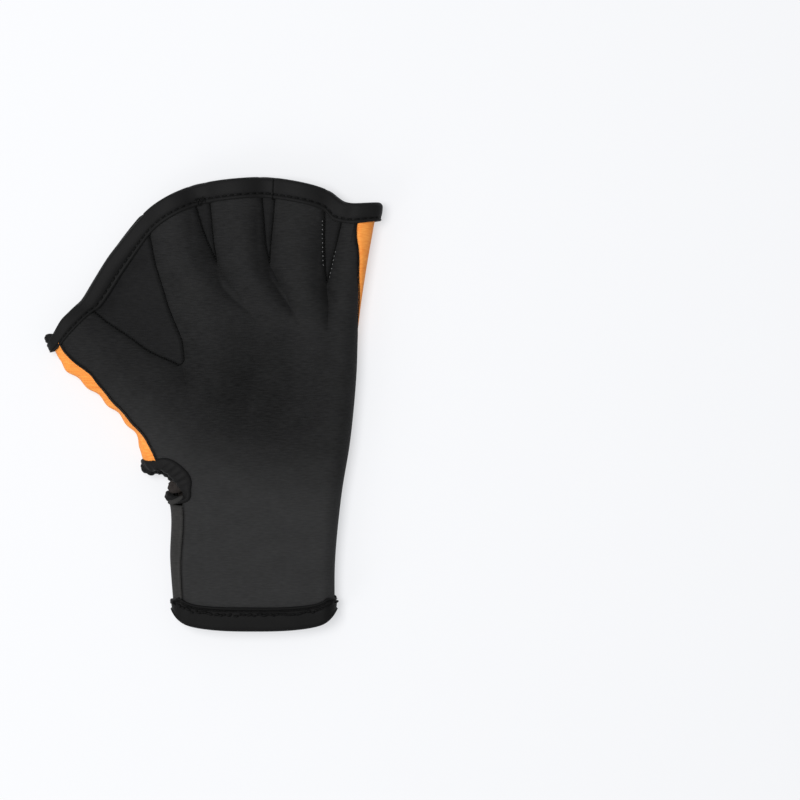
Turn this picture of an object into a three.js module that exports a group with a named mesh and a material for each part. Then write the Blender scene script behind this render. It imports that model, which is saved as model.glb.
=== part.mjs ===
// Webbed neoprene glove for the left hand, open at the fingertips, lying palm up.
// Millimetres: +X to the little finger side, +Y to the fingertips, +Z up.
import * as THREE from "three";

// Driving sizes of the laid-out glove
const ACROSS = 174.2;          // thumb tip to little finger edge
const TALL = 235.6;            // cuff to fingertip edge
const CUFF_DROP = 10.4;        // how far the cuff edge bows down at its middle
const CUFF_CORNER = 6;         // how square the bow's two corners are
const PALM_RISE = 12;          // palm face above the seam plane at its fullest
const BACK_DROP = 9.8;         // back face below the seam plane before the table flattens it
const SEAM_PLANE = 7.5;         // height of the plane in which the palm and back panels meet
const THUMB_ROUND = 13;        // width of the rounded edge on the thumb side
const LITTLE_ROUND = 10;       // width of the rounded edge on the little finger side
const WALL = 2.2;              // neoprene of the panels
const WEB_WALL = 2;            // neoprene of the gussets
const TAPE = 0.9;              // folded binding tape, one leg
const GAP = 0.3;               // clearance between neighbouring panels and gussets
const TAPE_GAP = 0.4;          // clearance between a folded tape and the faceted panel inside it
const KEYHOLE_GAP = 1;         // the same under the keyhole's gathered tape, which fits looser
const CREASE_RISE = 1.3;       // palm face above the seam plane where a gusset starts
const WEB_SAG = 2.2;           // how far the thumb gusset sags between its seams
const FINGER_TAPE = 10;        // outer leg of the finger binding
const CUFF_TAPE = 11;          // outer leg of the cuff binding
const KEYHOLE_TAPE = 4.6;      // outer leg of the keyhole binding
const INNER_TAPE = 6;          // inner leg of the finger and cuff bindings
const KEYHOLE_INNER_TAPE = 3;  // inner leg of the keyhole binding
const TAPE_RIB = 0.5;          // height of the rib along the tapes' long edge
const RIB_WIDTH = 2;           // width over which the tape rises to that rib
const GATHER = 0.7;            // depth of the keyhole tape's gathers
const PUCKER = 1.1;            // how far the thumb side's seam puckers swell outwards
const PUCKER_PITCH = 14;       // from one pucker to the next

// Where things lie along the hand: 0 at the cuff edge, 1 at the finger edge
const KEYHOLE_LOW = 0.28;
const KEYHOLE_HIGH = 0.4;
const THUMB_APEX = 0.6133;
const FINGER_APEX = 0.838;
const CREASE_FADE = 0.13;      // stretch in which a crease below a gusset fades away

const RAD = Math.PI / 180;
const BORDER_ANGLE = 25 * RAD; // where a finger's oval is cut by its gusset
const CROWN = 90 * RAD;

// Outlines in plan: x in shares of ACROSS, y in shares of TALL, v along the hand
const THUMB_SIDE = [
  { v: 0, x: 0.382, y: 0.0508 },
  { v: 0.12, x: 0.3716, y: 0.1545 },
  { v: 0.28, x: 0.3672, y: 0.287 },
  { v: 0.4, x: 0.2925, y: 0.373 },
  { v: 0.5, x: 0.2716, y: 0.426 },
  { v: 0.6, x: 0.2239, y: 0.4702 },
  { v: 0.75, x: 0.1403, y: 0.5276 },
  { v: 0.88, x: 0.0627, y: 0.5806 },
  { v: 1, x: 0.0179, y: 0.6313 },
];
const LITTLE_SIDE = [
  { v: 0, x: 0.8627, y: 0.0508 },
  { v: 0.12, x: 0.8642, y: 0.1545 },
  { v: 0.28, x: 0.8836, y: 0.3002 },
  { v: 0.4, x: 0.9075, y: 0.4084 },
  { v: 0.5, x: 0.9194, y: 0.4857 },
  { v: 0.6, x: 0.9284, y: 0.5695 },
  { v: 0.75, x: 0.9343, y: 0.6733 },
  { v: 0.88, x: 0.9522, y: 0.7837 },
  { v: 1, x: 0.9821, y: 0.936 },
];
// Fingertip edge, from the thumb's outer end to the little finger's: two ends for each finger
const FINGER_EDGE = [
  { finger: "thumb", from: [0.0179, 0.6313], to: [0.1015, 0.7141] },
  { finger: "index", from: [0.2955, 0.9128], to: [0.4299, 0.9702] },
  { finger: "middle", from: [0.4836, 0.9801], to: [0.6388, 0.9912] },
  { finger: "ring", from: [0.6866, 0.989], to: [0.8343, 0.9647] },
  { finger: "little", from: [0.8851, 0.9503], to: [0.9821, 0.936] },
];
// Borders between neighbouring fingers below their gusset: u across the glove at v along it
const THUMB_BORDER = [{ v: 0, u: 0.24 }, { v: 0.28, u: 0.27 }, { v: THUMB_APEX, u: 0.356 }];
const INDEX_BORDER = [{ v: 0, u: 0.45 }, { v: 0.45, u: 0.54 }, { v: 0.7, u: 0.632 }, { v: FINGER_APEX, u: 0.5793 }];
const MIDDLE_BORDER = [{ v: 0, u: 0.62 }, { v: 0.45, u: 0.7 }, { v: 0.73, u: 0.782 }, { v: FINGER_APEX, u: 0.7261 }];
const RING_BORDER = [{ v: 0, u: 0.8 }, { v: 0.45, u: 0.84 }, { v: 0.78, u: 0.905 }, { v: FINGER_APEX, u: 0.8932 }];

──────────

Using the data above, output each line exactly.

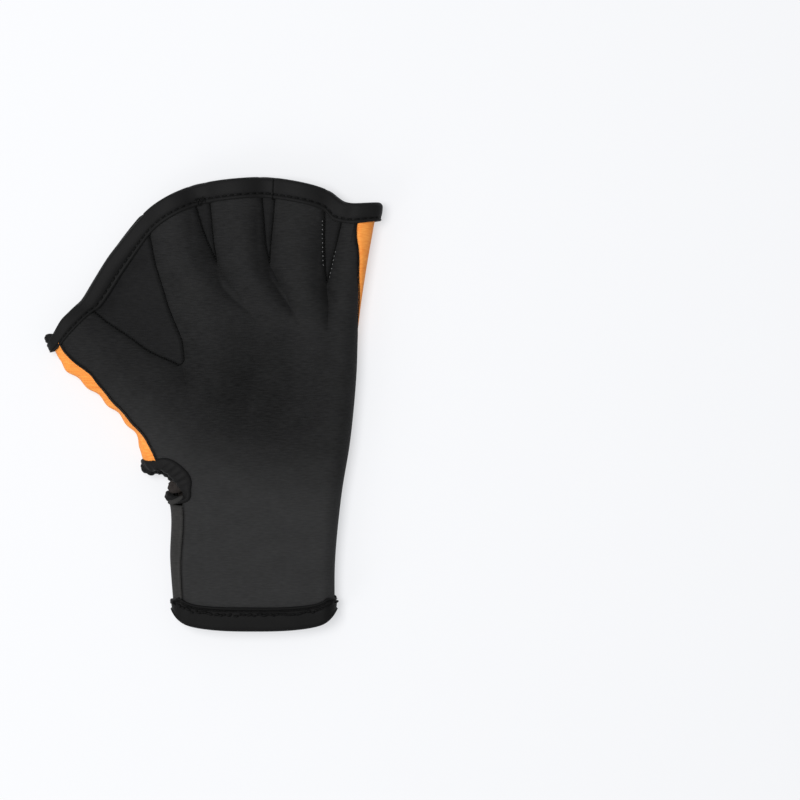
Turn this picture of an object into a three.js module that exports a group with a named mesh and a material for each part. Then write the Blender scene script behind this render. It imports that model, which is saved as model.glb.
=== part.mjs ===
// Webbed neoprene glove for the left hand, open at the fingertips, lying palm up.
// Millimetres: +X to the little finger side, +Y to the fingertips, +Z up.
import * as THREE from "three";

// Driving sizes of the laid-out glove
const ACROSS = 174.2;          // thumb tip to little finger edge
const TALL = 235.6;            // cuff to fingertip edge
const CUFF_DROP = 10.4;        // how far the cuff edge bows down at its middle
const CUFF_CORNER = 6;         // how square the bow's two corners are
const PALM_RISE = 12;          // palm face above the seam plane at its fullest
const BACK_DROP = 9.8;         // back face below the seam plane before the table flattens it
const SEAM_PLANE = 7.5;         // height of the plane in which the palm and back panels meet
const THUMB_ROUND = 13;        // width of the rounded edge on the thumb side
const LITTLE_ROUND = 10;       // width of the rounded edge on the little finger side
const WALL = 2.2;              // neoprene of the panels
const WEB_WALL = 2;            // neoprene of the gussets
const TAPE = 0.9;              // folded binding tape, one leg
const GAP = 0.3;               // clearance between neighbouring panels and gussets
const TAPE_GAP = 0.4;          // clearance between a folded tape and the faceted panel inside it
const KEYHOLE_GAP = 1;         // the same under the keyhole's gathered tape, which fits looser
const CREASE_RISE = 1.3;       // palm face above the seam plane where a gusset starts
const WEB_SAG = 2.2;           // how far the thumb gusset sags between its seams
const FINGER_TAPE = 10;        // outer leg of the finger binding
const CUFF_TAPE = 11;          // outer leg of the cuff binding
const KEYHOLE_TAPE = 4.6;      // outer leg of the keyhole binding
const INNER_TAPE = 6;          // inner leg of the finger and cuff bindings
const KEYHOLE_INNER_TAPE = 3;  // inner leg of the keyhole binding
const TAPE_RIB = 0.5;          // height of the rib along the tapes' long edge
const RIB_WIDTH = 2;           // width over which the tape rises to that rib
const GATHER = 0.7;            // depth of the keyhole tape's gathers
const PUCKER = 1.1;            // how far the thumb side's seam puckers swell outwards
const PUCKER_PITCH = 14;       // from one pucker to the next

// Where things lie along the hand: 0 at the cuff edge, 1 at the finger edge
const KEYHOLE_LOW = 0.28;
const KEYHOLE_HIGH = 0.4;
const THUMB_APEX = 0.6133;
const FINGER_APEX = 0.838;
const CREASE_FADE = 0.13;      // stretch in which a crease below a gusset fades away

const RAD = Math.PI / 180;
const BORDER_ANGLE = 25 * RAD; // where a finger's oval is cut by its gusset
const CROWN = 90 * RAD;

// Outlines in plan: x in shares of ACROSS, y in shares of TALL, v along the hand
const THUMB_SIDE = [
  { v: 0, x: 0.382, y: 0.0508 },
  { v: 0.12, x: 0.3716, y: 0.1545 },
  { v: 0.28, x: 0.3672, y: 0.287 },
  { v: 0.4, x: 0.2925, y: 0.373 },
  { v: 0.5, x: 0.2716, y: 0.426 },
  { v: 0.6, x: 0.2239, y: 0.4702 },
  { v: 0.75, x: 0.1403, y: 0.5276 },
  { v: 0.88, x: 0.0627, y: 0.5806 },
  { v: 1, x: 0.0179, y: 0.6313 },
];
const LITTLE_SIDE = [
  { v: 0, x: 0.8627, y: 0.0508 },
  { v: 0.12, x: 0.8642, y: 0.1545 },
  { v: 0.28, x: 0.8836, y: 0.3002 },
  { v: 0.4, x: 0.9075, y: 0.4084 },
  { v: 0.5, x: 0.9194, y: 0.4857 },
  { v: 0.6, x: 0.9284, y: 0.5695 },
  { v: 0.75, x: 0.9343, y: 0.6733 },
  { v: 0.88, x: 0.9522, y: 0.7837 },
  { v: 1, x: 0.9821, y: 0.936 },
];
// Fingertip edge, from the thumb's outer end to the little finger's: two ends for each finger
const FINGER_EDGE = [
  { finger: "thumb", from: [0.0179, 0.6313], to: [0.1015, 0.7141] },
  { finger: "index", from: [0.2955, 0.9128], to: [0.4299, 0.9702] },
  { finger: "middle", from: [0.4836, 0.9801], to: [0.6388, 0.9912] },
  { finger: "ring", from: [0.6866, 0.989], to: [0.8343, 0.9647] },
  { finger: "little", from: [0.8851, 0.9503], to: [0.9821, 0.936] },
];
// Borders between neighbouring fingers below their gusset: u across the glove at v along it
const THUMB_BORDER = [{ v: 0, u: 0.24 }, { v: 0.28, u: 0.27 }, { v: THUMB_APEX, u: 0.356 }];
const INDEX_BORDER = [{ v: 0, u: 0.45 }, { v: 0.45, u: 0.54 }, { v: 0.7, u: 0.632 }, { v: FINGER_APEX, u: 0.5793 }];
const MIDDLE_BORDER = [{ v: 0, u: 0.62 }, { v: 0.45, u: 0.7 }, { v: 0.73, u: 0.782 }, { v: FINGER_APEX, u: 0.7261 }];
const RING_BORDER = [{ v: 0, u: 0.8 }, { v: 0.45, u: 0.84 }, { v: 0.78, u: 0.905 }, { v: FINGER_APEX, u: 0.8932 }];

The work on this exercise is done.